Once your endpoint is ready, send requests to the OpenAI-compatible data plane. Use the routing_key returned by the control plane as your model identifier:
model = "<routing_key>"
Use a region-appropriate base URL for your inference calls. Example request URL:
https://api.tokenfactory.eu-west1.nebius.com/v1/chat/completions
import os
from openai import OpenAI

API_TOKEN = os.environ["API_TOKEN"]

# Choose based on the endpoint region
INFERENCE_BASE_URL = "https://api.tokenfactory.us-central1.nebius.com/v1"

client = OpenAI(
    base_url=INFERENCE_BASE_URL,
    api_key=API_TOKEN,
)

routing_key = "<routing_key>"  # use exactly what the API returned
response = client.chat.completions.create(
    model=routing_key,
    messages=[{"role": "user", "content": "Explain the difference between LLM fine-tuning and RAG."}],
)

print(response.choices[0].message.content)
We expose OpenAI-compatible inference routes under /v1. Template availability determines what kinds of models you can deploy (today, publicly available templates are primarily chat-capable).

Update Endpoint Configuration

PATCH updates only the provided fields.
PATCH /v0/dedicated_endpoints/{endpoint_id}
Updatable fields:
FieldTypeDescription
namestringDisplay name
descriptionstringOptional description
enabledbooleanControls whether the dedicated endpoint is active. Only enabled endpoints are charged.
gpu_typestringType of GPU
gpu_countintegerNumber of GPU per replica
scaling.min_replicasintegerMinimum replicas
scaling.max_replicasintegerMaximum replicas
Endpoint’s region config region cannot be updated after dedicated endpointcreation.
import os, json, requests

CONTROL_PLANE_BASE_URL = "https://api.tokenfactory.nebius.com"
API_TOKEN = os.environ["API_TOKEN"]
endpoint_id = "<endpoint_id>"

payload = {
    "name": "GPT-20B Endpoint (updated)",
    "scaling": {"min_replicas": 2, "max_replicas": 4},
}

r = requests.patch(
    f"{CONTROL_PLANE_BASE_URL}/v0/dedicated_endpoints/{endpoint_id}",
    headers={"Authorization": f"Bearer {API_TOKEN}"},
    json=payload,
)
r.raise_for_status()
print(json.dumps(r.json(), indent=2))
Scaling changes may trigger provisioning of additional replicas. Plan for a short warm-up period where new replicas come online.

List dedicated endpoints

GET /v0/dedicated_endpoints
import os, json, requests

CONTROL_PLANE_BASE_URL = "https://api.tokenfactory.nebius.com"
API_TOKEN = os.environ["API_TOKEN"]

r = requests.get(
    f"{CONTROL_PLANE_BASE_URL}/v0/dedicated_endpoints",
    headers={"Authorization": f"Bearer {API_TOKEN}"},
)
r.raise_for_status()
print(json.dumps(r.json(), indent=2))

Delete endpoint

Deletes an endpoint permanently.
DELETE /v0/dedicated_endpoints/{endpoint_id}
This is a permanent action.

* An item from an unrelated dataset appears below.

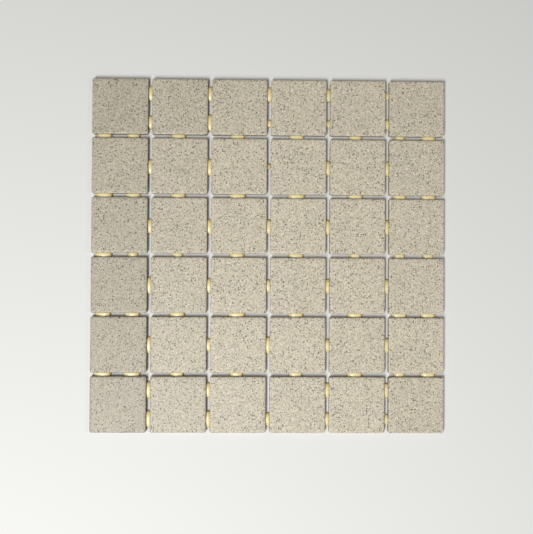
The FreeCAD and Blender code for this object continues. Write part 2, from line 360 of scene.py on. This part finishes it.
def porcelain():
    """Through-coloured clay body: pressed granules of slightly different shades, soft clouds, two
    sizes of dark grain and a faint tooth on the surface. The colour is the clay's, times the
    granule's shade, times the sum of the tile's tone and the cloud, with the grains laid over.
    The tile's tone carries painted shade and painted light."""
    sheet = NodeSheet("unglazed_porcelain")
    coordinates = sheet.node("ShaderNodeTexCoord").outputs["Object"]
    ragged = sheet.noise(coordinates, RAGGED_WAVE, 2.0).outputs["Color"]
    push = sheet.shift("SCALE", sheet.shift("ADD", ragged, (-0.5,) * 3), RAGGED_PUSH)
    place = sheet.shift("ADD", coordinates, push)

    granule = sheet.cells(place, GRANULE)
    chance = sheet.node("ShaderNodeSeparateColor", {"Color": granule.outputs["Color"]}).outputs["Red"]
    ramp = sheet.node("ShaderNodeValToRGB", {"Fac": chance})
    stops = ramp.color_ramp.elements
    for number, (at, shade) in enumerate(GRANULE_SHADES):
        stop = stops[number] if number < 2 else stops.new(at)
        stop.position = at
        stop.color = (*(shade * part for part in CLAY), 1)

    cloud = sheet.noise(coordinates, CLOUD_WAVE, 3.0).outputs["Fac"]
    # the tile's tone, with its painted shade on walls, joints and grooves and painted light across the
    # sheet
    tone_and_painted_shade = sheet.node("ShaderNodeAttribute", attribute_name="tone_and_painted_shade").outputs["Fac"]
    light = sheet.math("MULTIPLY_ADD", cloud, CLOUD_RANGE, 1 - CLOUD_RANGE / 2)
    light = sheet.math("ADD", tone_and_painted_shade, light)
    light = sheet.node("ShaderNodeCombineColor", dict.fromkeys(range(3), light)).outputs[0]
    colour = sheet.blend(1.0, ramp.outputs["Color"], light, "MULTIPLY")
    for cell, radius, share, dark, strength in GRAINS:
        grain = grain_mask(sheet, place, cell, radius, share)
        colour = sheet.blend(sheet.math("MULTIPLY", grain, strength), colour, dark)
    sheet.feed(sheet.shader.inputs["Base Color"], colour)

    tooth = sheet.noise(coordinates, TOOTH_WAVE, 4.0).outputs["Fac"]
    smooth, more = TOOTH_ROUGH
    sheet.feed(sheet.shader.inputs["Roughness"], sheet.math("MULTIPLY_ADD", tooth, more, smooth))
    links = {"Height": tooth, "Distance": TOOTH_DEPTH, "Strength": TOOTH_STRENGTH}
    bump = sheet.node("ShaderNodeBump", links)
    sheet.feed(sheet.shader.inputs["Normal"], bump.outputs[0])
    sheet.shader.inputs["Specular IOR Level"].default_value = FACE_SHINE
    return sheet.material


porcelain_body = porcelain()
for row in range(1, ROWS + 1):
    for column in range(1, COLUMNS + 1):
        node = f"tile_r{row}_c{column}"
        low, high = (np.array(corner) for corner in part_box(node))
        # painted light and shade by column and in the last row, over the darker tiles of the first
        # column
        shade = COLUMN_TONES_AND_PAINTED_LIGHT[column - 1] + LAST_ROW_PAINTED_SHADE * (row == ROWS)
        shade += LOWER_FIRST_SHADE * (column == 1 and row > ROWS / 2)
        tile = pressed_tile(f"porcelain_{node}", low, high, 100 * row + column, shade)
        tile.data.materials.append(porcelain_body)
        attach(tile, "root")
        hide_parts(node)


# The glue dots
# Each dot is a shot of clear amber glue, squeezed between two tile walls as it set. The nozzles
# came from behind, so the crown that shows in the joint is the dot's free, glossy front.

DOT_STATIONS = 30            # sections along a dot
DOT_ACROSS = 13              # points across each, on the front and on the back
DOT_APART = 3 * MM           # a longer gap in the joint's CAD mesh parts two dots
BLUNT = 2.6                  # fullness of the end that the nozzle left last, to +X or +Y
TAPERED = 2.1                # and of the other end, where 2 is an ellipse
DOT_BITE = 0.30 * MM         # how far the glue reaches into the tiles' leaning, rough walls
DOT_CROWN = 2.6              # half widths at which the crown would reach the dot's back
RIPPLE = 0.03                # unevenness of the crown, as a share of its height
RIPPLE_WAVE = 1.1            # length of its waves, in half lengths of the dot
RIPPLE_ACROSS = 0.4          # the waves are longer across the dot by one over this
PAINTED_SHADE_ENDS = ((0.05, 0.34), (0.14, 0.14))   # share painted brown as shade at the low and the high end: dots along X, dots along Y
PAINTED_SHADE_WALLS = 0.12            # and painted brown as shade beside the walls
PAINTED_DEEPENING_FROM = -0.6             # painted shade: the honey deepens from here along the dot, from -1 to 1, towards the end away from the lamp
PAINTED_DEEPENING_OVER = 1.4              # over this much of it
DOT_MERGE = 0.001 * MM       # points nearer than this are one point
STARVED = ("glue_dots_after_column_3", 4)   # the dot, from -Y, that clings to one tile
STARVED_SMEAR = 2.9 * MM     # how far it is smeared along that tile, towards +Y
STARVED_FILM = 0.28          # width of the smear, as a share of the joint
STARVED_TOUCH = -0.08        # where along the dot it reaches the other tile, from -1 to 1
STARVED_REACH = (0.60, 0.52)   # how far from there it comes back to the film: to +Y, to -Y
STARVED_FREE_OF_PAINTED_SHADE = (0.1, 0.6)   # share of honey over the painted brown shade in its film, and how much more at the touch
STARVED_PAINTED_DEEPENING = 0.9           # painted shade: its honey is this deep at least


def dots_in(node, axis):
    """Start, end and crown of each dot of a glue node: its CAD points in order along the axis,
    parted at the long gaps."""
    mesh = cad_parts[node].data
    points = np.empty(len(mesh.vertices) * 3)
    mesh.vertices.foreach_get("co", points)
    points = points.reshape(-1, 3)
    points = points[np.argsort(points[:, axis])]
    cuts = np.nonzero(np.diff(points[:, axis]) > DOT_APART)[0] + 1
    return [(dot[0, axis], dot[-1, axis], dot[:, 2].max()) for dot in np.split(points, cuts)]


def glue_dot(start, end, crown, back, half_width, rng, painted_shade_ends, starved):
    """A squeezed ellipsoid. Its swell is the root of one less the way along to the power of the
    fullness. Its height is the crown's, times the swell, times the root of one less the square of
    the way across as a share of the swell, and ripples a little. It is as wide as the joint until
    its own rounding closes it at the ends. A starved dot is a film along its low side, and nears
    the other at one place by one less the square of the way from there as a share of its reach."""
    if starved:
        end = end + STARVED_SMEAR
    along = np.sin(np.linspace(-0.5, 0.5, DOT_STATIONS) * np.pi)
    fullness = TAPERED + (BLUNT - TAPERED) * smooth_step(along + 0.5)
    swell = np.clip(1 - abs(along) ** fullness, 0, 1) ** 0.5
    width = half_width * np.minimum(1, DOT_CROWN * swell)
    across = np.linspace(-1, 1, DOT_ACROSS)
    u, v = np.meshgrid(along, across, indexing="ij")
    side = v * width[:, None]
    crown_half = np.maximum(half_width * DOT_CROWN * swell[:, None], 1e-9)
    share = np.clip(1 - (side / crown_half) ** 2, 0, 1)
    ripple = 1 + RIPPLE * soft_noise(u, v * RIPPLE_ACROSS, RIPPLE_WAVE, rng, waves=5)
    height = (crown - back) * swell[:, None] * share ** 0.5 * ripple
    # painted shade: brown at the ends, longest at the end away from the lamp, and beside the walls
    free_of_painted_shade = smooth_step((1 + u) / painted_shade_ends[0]) * smooth_step((1 - u) / painted_shade_ends[1])
    free_of_painted_shade *= smooth_step((1 - abs(v)) / PAINTED_SHADE_WALLS + 0.5)
    # painted shade: the honey deepens towards the end away from the lamp
    painted_deepening = smooth_step((u - PAINTED_DEEPENING_FROM) / PAINTED_DEEPENING_OVER)
    if starved:
        from_touch = along[:, None] - STARVED_TOUCH
        reach = np.clip(1 - (from_touch / np.where(from_touch > 0, *STARVED_REACH)) ** 2, 0, 1)
        side = (side + half_width) * (STARVED_FILM + (1 - STARVED_FILM) * reach) - half_width
        free_of_painted_shade *= STARVED_FREE_OF_PAINTED_SHADE[0] + STARVED_FREE_OF_PAINTED_SHADE[1] * reach
        painted_deepening = np.maximum(painted_deepening, STARVED_PAINTED_DEEPENING)
    x = (start + end) / 2 + u * (end - start) / 2
    front = np.stack([x, side, back + height, free_of_painted_shade, painted_deepening], axis=-1)
    flat = np.stack([x, side, np.full_like(x, back), free_of_painted_shade, painted_deepening], axis=-1)[:, ::-1]
    return np.concatenate([front, flat], axis=1)


def close_shell(mesh):
    """Merges points that fall together, where a dot's sections shrink to an edge or a point."""
    shell = bmesh.new()
    shell.from_mesh(mesh)
    bmesh.ops.remove_doubles(shell, verts=shell.verts, dist=DOT_MERGE)
    shell.to_mesh(mesh)
    shell.free()


def glue_line(name, node):
    """All the dots of one joint in one mesh: each a tube of closed sections along the joint, whose
    first and last sections shrink to a point. Dots along Y are dots along X with X and Y swapped,
    which turns their faces round, so these are turned back."""
    low, high = (np.array(corner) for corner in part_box(node))
    axis = 0 if high[0] - low[0] > high[1] - low[1] else 1
    middle, half_width = (low + high)[1 - axis] / 2, (high - low)[1 - axis] / 2 + DOT_BITE
    rng = np.random.default_rng(sum(map(ord, node)))
    points, faces = [], []
    around = 2 * DOT_ACROSS
    for number, (start, end, crown) in enumerate(dots_in(node, axis)):
        ids = np.arange(DOT_STATIONS * around).reshape(DOT_STATIONS, around) + sum(map(len, points))
        beside = np.roll(ids, -1, axis=1)
        faces.append(np.stack([ids[:-1], ids[1:], beside[1:], beside[:-1]], axis=-1).reshape(-1, 4))
        starved = (node, number) == STARVED
        dot = glue_dot(start, end, crown, low[2], half_width, rng, PAINTED_SHADE_ENDS[axis], starved)
        points.append(dot.reshape(-1, 5))
    points, faces = np.concatenate(points), np.concatenate(faces)
    points[:, 1] += middle
    if axis == 1:
        points[:, :2] = points[:, [1, 0]]
        faces = faces[:, ::-1]
    mesh = bpy.data.meshes.new(name)
    mesh.from_pydata(points[:, :3], [], faces.tolist())
    for column, attribute in ((3, "free_of_painted_shade"), (4, "painted_deepening")):
        shares = mesh.attributes.new(attribute, "FLOAT", "POINT")
        shares.data.foreach_set("value", points[:, column].copy())
    close_shell(mesh)
    mesh.shade_smooth()
    return add_object(name, mesh)


PALE_HONEY = (1.00, 0.87, 0.455, 1)
# painted shade: the honey deepens to this towards the end away from the lamp
PAINTED_SHADE_HONEY = (1.00, 0.80, 0.38, 1)
# painted shade: brown at the dot's ends and beside the walls
PAINTED_SHADE_BROWN = (0.46, 0.26, 0.07, 1)
HONEY_CLOUD_WAVE = 5 * MM
HONEY_CLOUD = 0.3            # how far clouds carry the honey from pale to deep


def amber_glue():
    """Clear honey-coloured glue: light soaks in and comes out golden, under a glossy skin. Painted
    shade deepens the honey towards the end away from the lamp and turns it brown at the dot's ends and
    beside the walls."""
    sheet = NodeSheet("amber_glue")
    coordinates = sheet.node("ShaderNodeTexCoord").outputs["Object"]
    cloud = sheet.noise(coordinates, HONEY_CLOUD_WAVE, 2.0).outputs["Fac"]
    painted_deepening = sheet.node("ShaderNodeAttribute", attribute_name="painted_deepening").outputs["Fac"]
    painted_deepening = sheet.math("SUBTRACT", painted_deepening, HONEY_CLOUD / 2)
    painted_deepening = sheet.math("MULTIPLY_ADD", cloud, HONEY_CLOUD, painted_deepening)
    honey = sheet.blend(painted_deepening, PALE_HONEY, PAINTED_SHADE_HONEY)
    free_of_painted_shade = sheet.node("ShaderNodeAttribute", attribute_name="free_of_painted_shade").outputs["Fac"]
    sheet.feed(sheet.shader.inputs["Base Color"], sheet.blend(free_of_painted_shade, PAINTED_SHADE_BROWN, honey))
    skin = {
        "Subsurface Weight": 0.08,
        "Subsurface Radius": (1.0, 0.6, 0.25),
        "Subsurface Scale": 1.0 * MM,
        "Roughness": 0.36,
        "IOR": 1.52,
        "Specular IOR Level": 1.0,
    }
    for socket, value in skin.items():
        sheet.shader.inputs[socket].default_value = value
    return sheet.material


glue = amber_glue()
glue_nodes = [f"glue_dots_after_column_{number}" for number in range(1, COLUMNS)]
glue_nodes += [f"glue_dots_after_row_{number}" for number in range(1, ROWS)]
for node in glue_nodes:
    line = glue_line(f"amber_{node}", node)
    line.data.materials.append(glue)
    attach(line, "root")
    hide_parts(node)


# The studio
# A plain pale floor, a long soft lamp over the lower left of the sheet, a weak one to its right
# and an even fill. The camera looks almost straight down.

FLOOR_COLOUR = (0.865, 0.86, 0.83, 1)
FLOOR_FINISH = {"Roughness": 0.6, "Specular IOR Level": 0.2}
FLOOR_REACH = 2.5            # metres from the middle to each side
FLOOR_DROP = 0.02 * MM       # keeps the floor from sharing a plane with the tile backs
LAMPS = {
    # place in metres, turn in degrees, width and depth, power in watts
    "window": ((-0.50, -0.78, 1.55), 70, (1.35, 0.42), 28.9),
    "side": ((0.95, -0.10, 1.2), 0, (0.36, 0.36), 2.2),
}
FILL = 0.145
FILL_COLOUR = (0.96, 0.98, 1.0, 1)
CAMERA_PLACE = (-0.01742, -0.02044, 0.70287)
CAMERA_TURN = (0.8825, -1.3098, 0.3355)     # degrees
CAMERA_LENS = 54.98          # mm

floor_mesh = bpy.data.meshes.new("floor")
signs = ((-1, -1), (1, -1), (1, 1), (-1, 1))
corners = [(x * FLOOR_REACH, y * FLOOR_REACH, -FLOOR_DROP) for x, y in signs]
floor_mesh.from_pydata(corners, [], [(0, 1, 2, 3)])
floor = add_object("floor", floor_mesh)
paper = NodeSheet("pale_floor")
paper.shader.inputs["Base Color"].default_value = FLOOR_COLOUR
for socket, value in FLOOR_FINISH.items():
    paper.shader.inputs[socket].default_value = value
floor_mesh.materials.append(paper.material)

for name, (place, turn, (width, depth), power) in LAMPS.items():
    lamp_data = bpy.data.lights.new(name, "AREA")
    lamp_data.shape = "ELLIPSE"
    lamp_data.size = width
    lamp_data.size_y = depth
    lamp_data.energy = power
    lamp = add_object(name, lamp_data)
    lamp.location = place
    lamp.rotation_euler = (0, 0, np.radians(turn))

world = bpy.data.worlds.new("fill")
world.use_nodes = True
world.node_tree.nodes["Background"].inputs["Color"].default_value = FILL_COLOUR
world.node_tree.nodes["Background"].inputs["Strength"].default_value = FILL
bpy.context.scene.world = world

camera_data = bpy.data.cameras.new("camera")
camera_data.sensor_fit = "HORIZONTAL"
camera_data.sensor_width = 36
camera_data.lens = CAMERA_LENS
camera_data.clip_start = 0.01
camera = add_object("camera", camera_data)
camera.location = CAMERA_PLACE
camera.rotation_euler = np.radians(CAMERA_TURN)
bpy.context.scene.camera = camera
bpy.context.scene.view_settings.view_transform = "Standard"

The GPUs associated with min_replicas are released for other users.
import os, requests

CONTROL_PLANE_BASE_URL = "https://api.tokenfactory.nebius.com"
API_TOKEN = os.environ["API_TOKEN"]
endpoint_id = "<endpoint_id>"

r = requests.delete(
    f"{CONTROL_PLANE_BASE_URL}/v0/dedicated_endpoints/{endpoint_id}",
    headers={"Authorization": f"Bearer {API_TOKEN}"},
)
print(r.status_code)
r.raise_for_status()

Endpoint Observability

Observability

Check out Observability Documentation section here

Troubleshooting

StatusTypical causeFix
401 UnauthorizedMissing/invalid tokenEnsure Authorization: Bearer ... is set and token is active
403 ForbiddenToken lacks permissionUse a token with dedicated endpoint permissions
404 Not FoundEndpoint not ready, wrong inference domain, or wrong routing_keyWait for readiness; use correct inference base URL for the endpoint region; pass routing_key exactly as returned
409 ConflictCapacity or config conflictChoose a supported GPU/region combo from templates or reduce max replicas
422 Unprocessable EntityInvalid payload valuesValidate fields against templates (gpu types, flavors, regions, counts)

Billing and Accessibility Policy for Dedicated Endpoints

  • A dedicated endpoint is considered active, accessible, and billable when at least one replica is running
  • When one or more replicas are running, the endpoint is available to serve traffic and billing charges apply
  • When zero replicas are running, the endpoint is not accessible and billing charges do not apply
  • Billing is driven by GPU capacity implied by your scaling settings. This may vary depending on your custom contract or work order.